PROBLEM TO SOLVE. Copy out each line below exactly as it appears.

SUPPLIED MATERIAL.
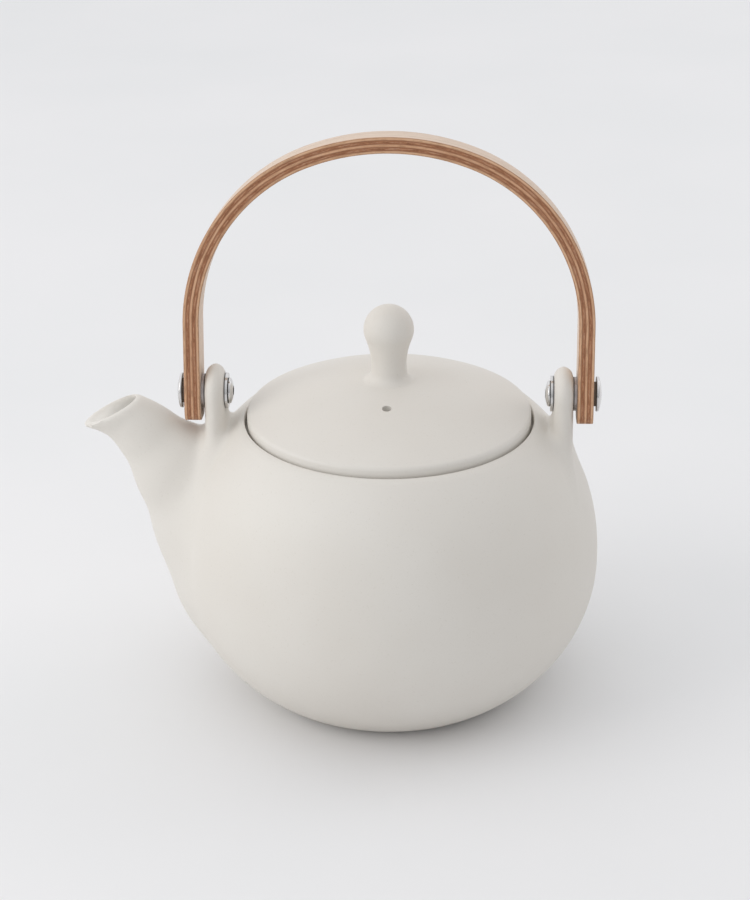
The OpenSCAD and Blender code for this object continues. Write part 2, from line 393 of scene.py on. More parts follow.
def rounded(corners, steps=6):
    """A line through the corners, given as (x, y, rounding)."""
    line = []
    for i, (x, y, r) in enumerate(corners):
        here = np.array([x, y], float)
        if r == 0:
            line.append(here)
            continue
        back = np.array(corners[i - 1][:2], float) - here
        ahead = np.array(corners[i + 1][:2], float) - here
        back /= np.linalg.norm(back)
        ahead /= np.linalg.norm(ahead)
        half = math.acos(np.clip(back @ ahead, -1, 1)) / 2
        middle = (back + ahead) / np.linalg.norm(back + ahead)
        centre = here + middle * r / math.sin(half)
        start = here + back * r / math.tan(half) - centre
        finish = here + ahead * r / math.tan(half) - centre
        for t in np.linspace(0, 1, steps + 1):
            turn = start * (1 - t) + finish * t
            line.append(centre + turn / np.linalg.norm(turn) * r)
    return line


def lathe(name, profile, segments=192):
    """A closed solid of revolution. The profile starts and ends on the axis."""
    ring = [(math.cos(a), math.sin(a)) for a in np.linspace(0, 2 * math.pi, segments, endpoint=False)]
    points = [(0, 0, profile[0][1])]
    for r, z in profile[1:-1]:
        points += [(r * c, r * s, z) for c, s in ring]
    points.append((0, 0, profile[-1][1]))
    faces = []
    last = len(points) - 1
    rows = len(profile) - 2
    for i in range(segments):
        j = (i + 1) % segments
        faces.append((0, 1 + j, 1 + i))
        faces.append((last, 1 + (rows - 1) * segments + i, 1 + (rows - 1) * segments + j))
        for row in range(rows - 1):
            base = 1 + row * segments
            faces.append((base + i, base + j, base + segments + j, base + segments + i))
    return outward(mesh_object(name, points, faces))


def rod(name, start, end, radius, segments=48):
    """A cylinder between two points, for cutting holes."""
    start, end = Vector(start), Vector(end)
    length = (end - start).length
    thing = lathe(name, [(0, 0), (radius, 0), (radius, length), (0, length)], segments)
    turn = Vector((0, 0, 1)).rotation_difference(end - start).to_matrix().to_4x4()
    thing.data.transform(Matrix.Translation(start * MM) @ turn)
    return thing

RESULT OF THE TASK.
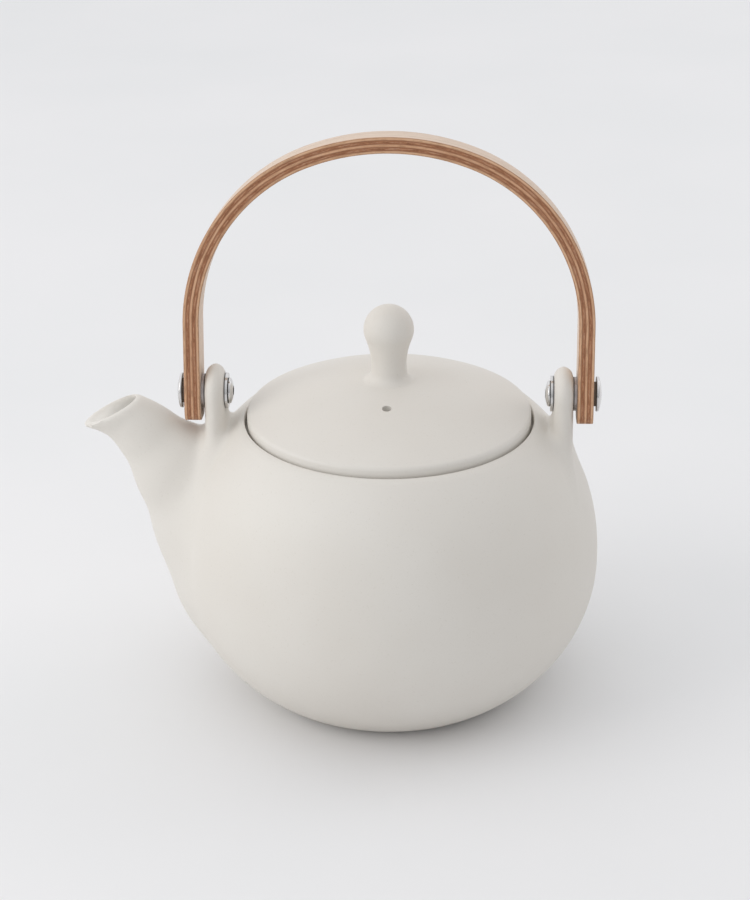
The OpenSCAD and Blender code for this object continues. Write part 2, from line 393 of scene.py on. More parts follow.
def rounded(corners, steps=6):
    """A line through the corners, given as (x, y, rounding)."""
    line = []
    for i, (x, y, r) in enumerate(corners):
        here = np.array([x, y], float)
        if r == 0:
            line.append(here)
            continue
        back = np.array(corners[i - 1][:2], float) - here
        ahead = np.array(corners[i + 1][:2], float) - here
        back /= np.linalg.norm(back)
        ahead /= np.linalg.norm(ahead)
        half = math.acos(np.clip(back @ ahead, -1, 1)) / 2
        middle = (back + ahead) / np.linalg.norm(back + ahead)
        centre = here + middle * r / math.sin(half)
        start = here + back * r / math.tan(half) - centre
        finish = here + ahead * r / math.tan(half) - centre
        for t in np.linspace(0, 1, steps + 1):
            turn = start * (1 - t) + finish * t
            line.append(centre + turn / np.linalg.norm(turn) * r)
    return line


def lathe(name, profile, segments=192):
    """A closed solid of revolution. The profile starts and ends on the axis."""
    ring = [(math.cos(a), math.sin(a)) for a in np.linspace(0, 2 * math.pi, segments, endpoint=False)]
    points = [(0, 0, profile[0][1])]
    for r, z in profile[1:-1]:
        points += [(r * c, r * s, z) for c, s in ring]
    points.append((0, 0, profile[-1][1]))
    faces = []
    last = len(points) - 1
    rows = len(profile) - 2
    for i in range(segments):
        j = (i + 1) % segments
        faces.append((0, 1 + j, 1 + i))
        faces.append((last, 1 + (rows - 1) * segments + i, 1 + (rows - 1) * segments + j))
        for row in range(rows - 1):
            base = 1 + row * segments
            faces.append((base + i, base + j, base + segments + j, base + segments + i))
    return outward(mesh_object(name, points, faces))


def rod(name, start, end, radius, segments=48):
    """A cylinder between two points, for cutting holes."""
    start, end = Vector(start), Vector(end)
    length = (end - start).length
    thing = lathe(name, [(0, 0), (radius, 0), (radius, length), (0, length)], segments)
    turn = Vector((0, 0, 1)).rotation_difference(end - start).to_matrix().to_4x4()
    thing.data.transform(Matrix.Translation(start * MM) @ turn)
    return thing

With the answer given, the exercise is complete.